*TASK OBJECTIVE:*
Return, exactly as written, every line from the first line of the data below through the line that contains "(z - key_drop, z)))".

*SUPPLIED DATA:*

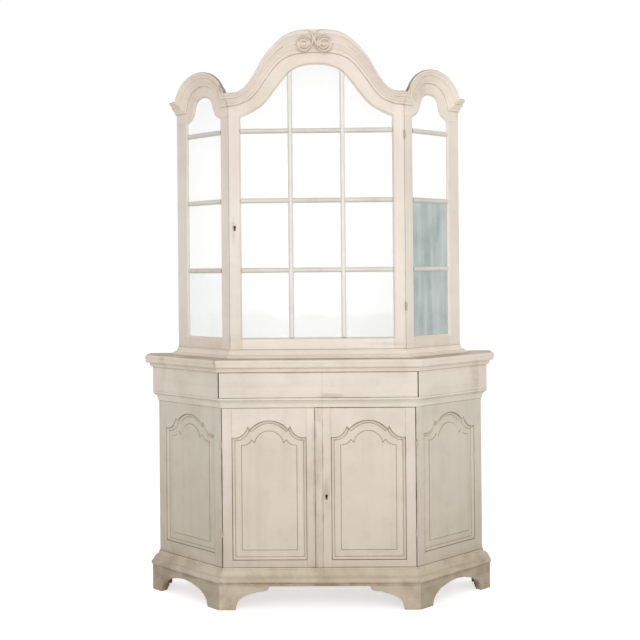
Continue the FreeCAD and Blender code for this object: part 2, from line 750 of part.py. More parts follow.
door_line = arch_line(door_arch_shares, upper_half, cornice_low, door_rise)
crown_line = arch_line(cornice_arch_shares, upper_half, cornice_top, cornice_rise)
head_depth = wall + sheet
head_room = under_arch(door_line, upper_floor, upper_front - overrun, upper_front + wall + stop_gap)
stop_room = under_arch(shifted(door_line, stop_width), upper_floor, upper_front - overrun,
                       upper_front + head_depth + overrun)
head_foot = cornice_low - stop_width
front_head = under_arch(crown_line, head_foot, upper_front, upper_front + head_depth)
front_head = front_head.cut([head_room, stop_room])
save("front_head", front_head)

upper_stop = box((upper_half - stop_width, upper_half),
                 (upper_front + wall + stop_gap, upper_front + stop_depth), (upper_floor, head_foot))

# Lock of the upper door, on its left stile, and its strike in the left stop

upper_lock_up = 516.0       # keyhole over the stage's floor
upper_key_in = 24.0         # keyhole from the corner
lock_width = 30.0
lock_depth = 13.0
lock_shell = 1.5
bolt_height = 12.0
bolt_depth = 5.0
upper_bolt_length = 24.0
lower_bolt_length = 44.0
bolt_throw = 12.0
key_side = 6.0              # middle of a lock from its keyhole
key_radius = 4.0
key_slot = 3.6
key_drop = 13.0


def keyhole(x, z, face):
    """Keyhole through a stile."""
    hole = Part.makeCylinder(key_radius, wall + overrun, Vector(x, face - overrun, z), Vector(0, 1, 0))
    return hole.fuse(box((x - key_slot / 2.0, x + key_slot / 2.0), (face - overrun, face + wall),
                         (z - key_drop, z)))


def lock(x, z, face, bolt_tip, bolt_length):
    """Lock case on the back of a stile, the bolt in it, and the bolt's way out."""
    near = face + wall
    case_x = (x - lock_width / 2.0, x + lock_width / 2.0)
    case = box(case_x, (near, near + lock_depth), (z - lock_height / 2.0, z + lock_height / 2.0))
    bolt_y = (near + lock_shell + running_gap, near + lock_shell + running_gap + bolt_depth)
    bolt_z = (z - bolt_height / 2.0, z + bolt_height / 2.0)
    bolt = box((bolt_tip, bolt_tip + bolt_length), bolt_y, bolt_z)
    hollow = box((case_x[0] + lock_shell, case_x[1] - lock_shell),
                 (near + lock_shell, near + lock_depth - lock_shell),
                 (z - lock_height / 2.0 + lock_shell, z + lock_height / 2.0 - lock_shell))
    mouth = box((bolt_tip - bolt_throw - running_gap, x),
                (bolt_y[0] - running_gap, bolt_y[1] + running_gap),
                (bolt_z[0] - running_gap, bolt_z[1] + running_gap))
    return case.cut([hollow, mouth]), bolt, mouth


upper_key_x = -upper_half + upper_key_in
upper_key_z = upper_floor + upper_lock_up
upper_lock_x = upper_key_x + key_side
door_lock, door_bolt, door_mouth = lock(upper_lock_x, upper_key_z, upper_front,
                                        upper_lock_x - lock_width / 2.0 + lock_shell, upper_bolt_length)
save("door_stops", *both_sides(lower_stop), head_stop, mirrored(upper_stop).cut(door_mouth), upper_stop)
save("upper_door_lock", door_lock)
save("upper_door_bolt", door_bolt)

# Upper door: two stiles, two rails, glazing bars and panes

upright_x = 110.0           # the two upright bars from the middle
door_foot = upper_floor + glazed_head_gap
light_half = upper_half - stile_width - door_gap
head_lip = 6.0              # depth of the door's head that closes up to the arch
lip_back = upper_front + head_lip
door_blank = under_arch(shifted(door_line, glazed_head_gap), door_foot, upper_front, lip_back)
door_blank = door_blank.fuse(under_arch(shifted(door_line, glazed_back_gap), door_foot, lip_back,
                                        upper_front + wall))
door_blank = door_blank.common(box((door_gap - upper_half, upper_half - door_gap),
                                   (upper_front, upper_front + wall),
                                   (door_foot, cornice_low + door_rise)))
door_tool = light_tool(light_line(0), light_line(sticking), light_low)
door_frame = door_blank.cut(moved(door_tool, 0, upper_front, 0))
door_frame = door_frame.cut(keyhole(upper_key_x, upper_key_z, upper_front))
for case_leaf, door_leaf, case_mortise, door_mortise in door_hinges:
    door_frame = door_frame.cut(door_mortise)


def door_piece(x, z):
    return door_frame.common(box(x, (upper_front, upper_front + wall), z))


door_high = cornice_low + door_rise
save("upper_door_stiles", door_piece((-upper_half, -light_half), (door_foot, door_high)),
     door_piece((light_half, upper_half), (door_foot, door_high)))
save("upper_door_bottom_rail", door_piece((-light_half, light_half), (door_foot, light_low)))
save("upper_door_arched_rail", door_piece((-light_half, light_half), (arch_start, door_high)))

door_light = under_arch(light_line(0), light_low, 0, wall)
uprights = [bar_section(True, x, light_low, door_high).common(door_light) for x in (-upright_x, upright_x)]
cross_bars = [bar_section(False, level, -light_half, light_half).common(door_light).cut(uprights)
              for level in row_levels]
door_panes = under_arch(light_line(0), light_low, pane_depth, pane_depth + glass)
door_panes = door_panes.cut(uprights + cross_bars)
save("upper_door_upright_bars", *[moved(bar, 0, upper_front, 0) for bar in uprights])
save("upper_door_cross_bars", *[moved(bar, 0, upper_front, 0) for bar in cross_bars])
save("upper_door_panes", moved(door_panes, 0, upper_front, 0))
save("upper_door_hinges", *[pair[1] for pair in door_hinges])

# Lower doors: the right one carries the astragal and the lock

astragal_width = 32.0
astragal_out = 9.0
hinge_stile = 43.0
panel_near = 51.0           # middle of the cabinet to a door panel's near edge
door_rail = 30.0            # bottom rail under a door panel
panel_shoulder = 124.0      # shoulders of the door panels under the cupboard's top
panel_crown = 53.0          # their crowns under the same level
lower_key_x = 31.0
astragal_half = (astragal_width - door_gap) / 2.0
panel_half = (lower_half - hinge_stile - panel_near) / 2.0
panel_middle = panel_near + panel_half
shoulder_z = cupboard_top - panel_shoulder
crown_z = cupboard_top - panel_crown
low_door = base_top + door_head_gap
high_door = cupboard_top - door_head_gap
door_tool, door_panel, door_bead = [moved(shape, panel_middle, front, 0)
                                    for shape in panel_set(panel_half, base_top + door_rail,
                                                           shoulder_z, crown_z, 0)]


def cupboard_door(near_edge):
    """Frame pieces of a right-hand door whose meeting edge lies at this x."""
    blank = box((near_edge, lower_half - door_gap), (front, front + wall), (low_door, high_door))
    blank = blank.cut(door_tool)
    for case_leaf, door_leaf, case_mortise, door_mortise in cupboard_hinges:
        blank = blank.cut(door_mortise)
    far = panel_middle + panel_half
    spans = ((near_edge, panel_near, low_door, high_door), (far, lower_half, low_door, high_door),
             (panel_near, far, low_door, base_top + door_rail), (panel_near, far, shoulder_z, high_door))
    return [blank.common(box((left, right), (front, front + wall), (low, high)))
            for left, right, low, high in spans]


right_frame = [piece.cut(keyhole(lower_key_x, lower_key_z, front)) for piece in
               cupboard_door(-astragal_half)]
left_frame = [mirrored(piece) for piece in cupboard_door(astragal_half + meeting_gap)]
save("right_door_frame", *right_frame)
save("left_door_frame", *left_frame)
save("right_door_panel", door_panel, door_bead)
save("left_door_panel", mirrored(door_panel), mirrored(door_bead))
save("right_door_hinges", *[pair[1] for pair in cupboard_hinges])
save("left_door_hinges", *[mirrored(pair[1]) for pair in cupboard_hinges])
half_round_share = astragal_out / astragal_half / 2.0
astragal = closed([(-astragal_half, front), (astragal_half, front, half_round_share)],
                  lambda x, y: Vector(x, y, low_door))
save("astragal", slice_of(astragal, Vector(0, 0, high_door - low_door)))
lower_lock_x = lower_key_x - key_side
right_lock, right_bolt, right_mouth = lock(lower_lock_x, lower_key_z, front,
                                           -astragal_half + lock_shell, lower_bolt_length)
save("right_door_lock", right_lock)
save("right_door_bolt", right_bolt)

case_leaves = [pair[0] for pair in cupboard_hinges + door_hinges]
save("case_hinge_leaves", *case_leaves, *[mirrored(pair[0]) for pair in cupboard_hinges])

# Cornice: a band between a lower and an upper line, moulded outwards

# Profile from the face: shares of the projection and of the band's height
cornice_face_shares = ((0.0, 0.0), (0.2, 0.0), (0.24, 0.04), (0.24, 0.17), (0.33, 0.19), (0.4, 0.25),
                       (0.5, 0.37), (0.56, 0.41), (0.62, 0.42), (0.66, 0.46), (0.66, 0.52),
                       (0.62, 0.56), (0.66, 0.6), (0.76, 0.72), (0.9, 0.79), (0.96, 0.81),
                       (1.0, 0.85), (1.0, 0.92), (0.96, 0.975), (0.86, 1.0))
centre_cornice_shares = cornice_face_shares + ((0.0, 1.0),)
side_cornice_shares = cornice_face_shares + ((0.5, 1.0), (0.0, 0.8))


def band_solid(stations, place, shares, ruled):
    """Solid through sections that stand between pairs of low and high points."""
    sections = []
    for (low_u, low_z), (high_u, high_z) in stations:
        points = [(low_u + (high_u - low_u) * up, low_z + (high_z - low_z) * up, cornice_out * across)
                  for across, up in shares]
        corner_points = [place(*point) for point in points]
        sections.append(Part.makePolygon(corner_points + corner_points[:1]))
    return Part.makeLoft(sections, True, ruled)


def on_front(u, z, out):
    return Vector(u * (upper_half + out * bevel) / upper_half, upper_front - out, z)


def on_cant(u, z, out):
    along = u * (upper_length + out * bevel + out * bevel) / upper_length - out * bevel
    return Vector(upper_half + (along + out) / root_two, upper_front + (along - out) / root_two, z)


scroll_radius = 31.0
scroll_apart = 42.0         # each scroll's centre from the middle
scroll_drop = 61.0          # its centre under the crown
carving_shift = -5.0        # the carving sits left of the middle
scroll_proud = 3.0
eye_radius = 11.0
notch_half = 26.0
notch_drop = 32.0
infill_out = 22.0

centre_band = band_solid(list(zip(door_line, crown_line)), on_front, centre_cornice_shares, False)
crown = cornice_top + cornice_rise
scrolls = [Part.makeCylinder(scroll_radius, cornice_out + scroll_proud,
                             Vector(x, upper_front, crown - scroll_drop), Vector(0, -1, 0))
           .fuse(Part.makeCylinder(eye_radius, cornice_out + scroll_proud + scroll_proud,
                                   Vector(x, upper_front, crown - scroll_drop), Vector(0, -1, 0)))
           for x in (carving_shift - scroll_apart, carving_shift + scroll_apart)]
notch = [(carving_shift + x, z) for x, z in (
    (-notch_half, crown + notch_drop), (-notch_half, crown), (0, crown - notch_drop),
    (notch_half, crown), (notch_half, crown + notch_drop))]
notch_room = plate(notch, upper_front - cornice_out - overrun, upper_front)
infill = plate(notch[1:4], upper_front - infill_out, upper_front)
centre_band = centre_band.cut(scrolls + [notch_room])
half_room = box((0, upper_half + overrun), (upper_front - overrun - overrun, upper_front),
                (cornice_low, crown + overrun))
save("centre_cornice", centre_band.common(mirrored(half_room)), centre_band.common(half_room))
save("crown_carving", *scrolls, infill)

band_ends = [((along, cornice_low), (along, cornice_top)) for along in (0, upper_length)]
cant_band = band_solid(band_ends[:1] + band + band_ends[1:], on_cant, side_cornice_shares, True)
return_profile = [(cornice_out * across, cornice_low + cornice_height * up)
                  for across, up in side_cornice_shares]
cornice_return = moulding(upper_corners, return_profile)[4]
save("side_cornices", *both_sides(cant_band), *both_sides(cornice_return))

# Upper back, shelves and roof

upper_inside = upper_half + upper_cant - wall
centre_boards = 4
centre_back = under_arch(shifted(crown_line, sheet), upper_floor, back - sheet, back)
side_back = box((upper_half, upper_inside), (back - sheet, back), (upper_floor, cornice_top))
save("upper_back", *board_row(centre_back, -upper_half, upper_half, centre_boards),
     *both_sides(side_back))

display_front = upper_front + stop_depth + running_gap
batten = 14.0
shelves = [upright(upper_corners(-wall), level - shelf_glass / 2.0, level + shelf_glass / 2.0)
           for level in row_levels]
shelf_room = box((-upper_inside, upper_inside), (display_front, shelf_back), (upper_floor, cornice_low))
save("display_shelves", *[shelf.common(shelf_room) for shelf in shelves])
battens = [box((upper_inside - batten, upper_inside), (upper_front + upper_cant + batten, shelf_back),
               (level - shelf_glass / 2.0 - batten, level - shelf_glass / 2.0)) for level in row_levels]
save("shelf_battens", *[shape for piece in battens for shape in both_sides(piece)])

roof_y = (upper_front + head_depth, back)
vault = under_arch(crown_line, cornice_low, *roof_y)
vault = vault.cut(under_arch(shifted(crown_line, sheet), 0, roof_y[0] - overrun, roof_y[1] + overrun))
inner_edge = upper_corners(-wall)[4]
roof_plan = [(upper_half, upper_front + stop_depth), inner_edge, upper_corners(0)[4],
             upper_corners(0)[5], (upper_half, back)]
side_roof = upright(roof_plan, cornice_top, cornice_top + sheet)
save("roof_boards", vault, *both_sides(side_roof))

os.makedirs("parts", exist_ok=True)
for name, solids in parts.items():
    shape = solids[0] if len(solids) == 1 else Part.Compound(solids)
    shape.exportStep("parts/" + name + ".step")
print(len(parts), "sub-parts,", sum(len(solids) for solids in parts.values()), "solids")
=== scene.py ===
import bpy
import bmesh
import json
import math
from mathutils import Matrix, Vector


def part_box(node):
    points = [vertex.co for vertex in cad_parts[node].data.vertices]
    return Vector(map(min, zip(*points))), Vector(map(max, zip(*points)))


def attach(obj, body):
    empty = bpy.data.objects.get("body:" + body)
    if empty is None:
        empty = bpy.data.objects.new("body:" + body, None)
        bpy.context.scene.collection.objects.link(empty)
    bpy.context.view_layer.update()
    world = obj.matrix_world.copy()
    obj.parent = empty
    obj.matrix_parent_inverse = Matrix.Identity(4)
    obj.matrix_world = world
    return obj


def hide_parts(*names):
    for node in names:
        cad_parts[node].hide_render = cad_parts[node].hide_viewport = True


# Painted display cabinet: a panelled cupboard with a drawer, and a glazed stage over it

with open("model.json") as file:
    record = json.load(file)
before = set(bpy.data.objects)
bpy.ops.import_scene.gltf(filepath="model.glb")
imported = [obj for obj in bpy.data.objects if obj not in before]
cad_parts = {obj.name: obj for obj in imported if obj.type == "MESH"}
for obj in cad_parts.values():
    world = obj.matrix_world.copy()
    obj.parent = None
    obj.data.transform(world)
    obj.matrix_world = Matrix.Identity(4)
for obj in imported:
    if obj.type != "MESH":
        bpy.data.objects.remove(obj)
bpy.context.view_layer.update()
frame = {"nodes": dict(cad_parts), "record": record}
nodes = frame["nodes"]
scene = bpy.context.scene
print("frame loaded:", len(nodes), "nodes")


# Colours and shader helpers

def tone(red, green, blue):  # a colour as it is seen, 0 to 255, to scene values
    def linear(value):
        share = value / 255.0
        return share / 12.92 if share <= 0.04045 else ((share + 0.055) / 1.055) ** 2.4
    return (linear(red), linear(green), linear(blue), 1.0)


def addNode(tree, kind, **sockets):
    node = tree.nodes.new(kind)
    for name, value in sockets.items():
        node.inputs[name.replace("_", " ")].default_value = value
    return node


def mixColors(tree, factor, first, second):
    node = tree.nodes.new("ShaderNodeMix")
    node.data_type = "RGBA"
    for socket, value in ((node.inputs[0], factor), (node.inputs[6], first), (node.inputs[7], second)):
        if isinstance(value, bpy.types.NodeSocket):
            tree.links.new(value, socket)
        else:
            socket.default_value = value
    return node.outputs[2]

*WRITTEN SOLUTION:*
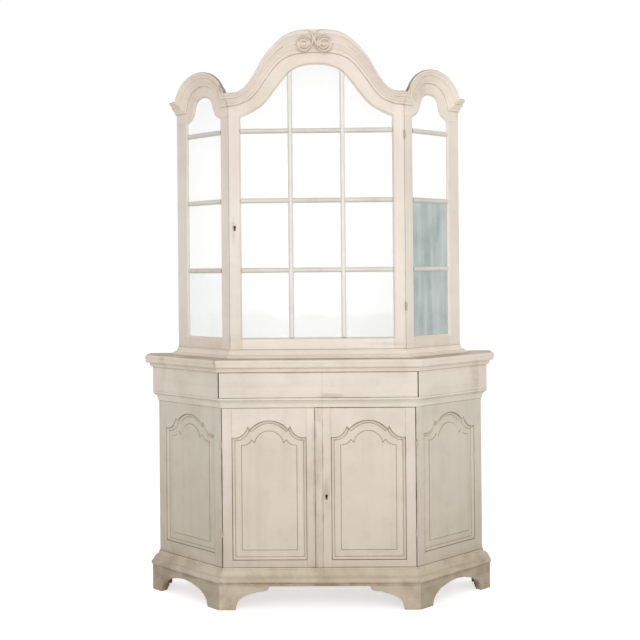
Continue the FreeCAD and Blender code for this object: part 2, from line 750 of part.py. More parts follow.
door_line = arch_line(door_arch_shares, upper_half, cornice_low, door_rise)
crown_line = arch_line(cornice_arch_shares, upper_half, cornice_top, cornice_rise)
head_depth = wall + sheet
head_room = under_arch(door_line, upper_floor, upper_front - overrun, upper_front + wall + stop_gap)
stop_room = under_arch(shifted(door_line, stop_width), upper_floor, upper_front - overrun,
                       upper_front + head_depth + overrun)
head_foot = cornice_low - stop_width
front_head = under_arch(crown_line, head_foot, upper_front, upper_front + head_depth)
front_head = front_head.cut([head_room, stop_room])
save("front_head", front_head)

upper_stop = box((upper_half - stop_width, upper_half),
                 (upper_front + wall + stop_gap, upper_front + stop_depth), (upper_floor, head_foot))

# Lock of the upper door, on its left stile, and its strike in the left stop

upper_lock_up = 516.0       # keyhole over the stage's floor
upper_key_in = 24.0         # keyhole from the corner
lock_width = 30.0
lock_depth = 13.0
lock_shell = 1.5
bolt_height = 12.0
bolt_depth = 5.0
upper_bolt_length = 24.0
lower_bolt_length = 44.0
bolt_throw = 12.0
key_side = 6.0              # middle of a lock from its keyhole
key_radius = 4.0
key_slot = 3.6
key_drop = 13.0


def keyhole(x, z, face):
    """Keyhole through a stile."""
    hole = Part.makeCylinder(key_radius, wall + overrun, Vector(x, face - overrun, z), Vector(0, 1, 0))
    return hole.fuse(box((x - key_slot / 2.0, x + key_slot / 2.0), (face - overrun, face + wall),
                         (z - key_drop, z)))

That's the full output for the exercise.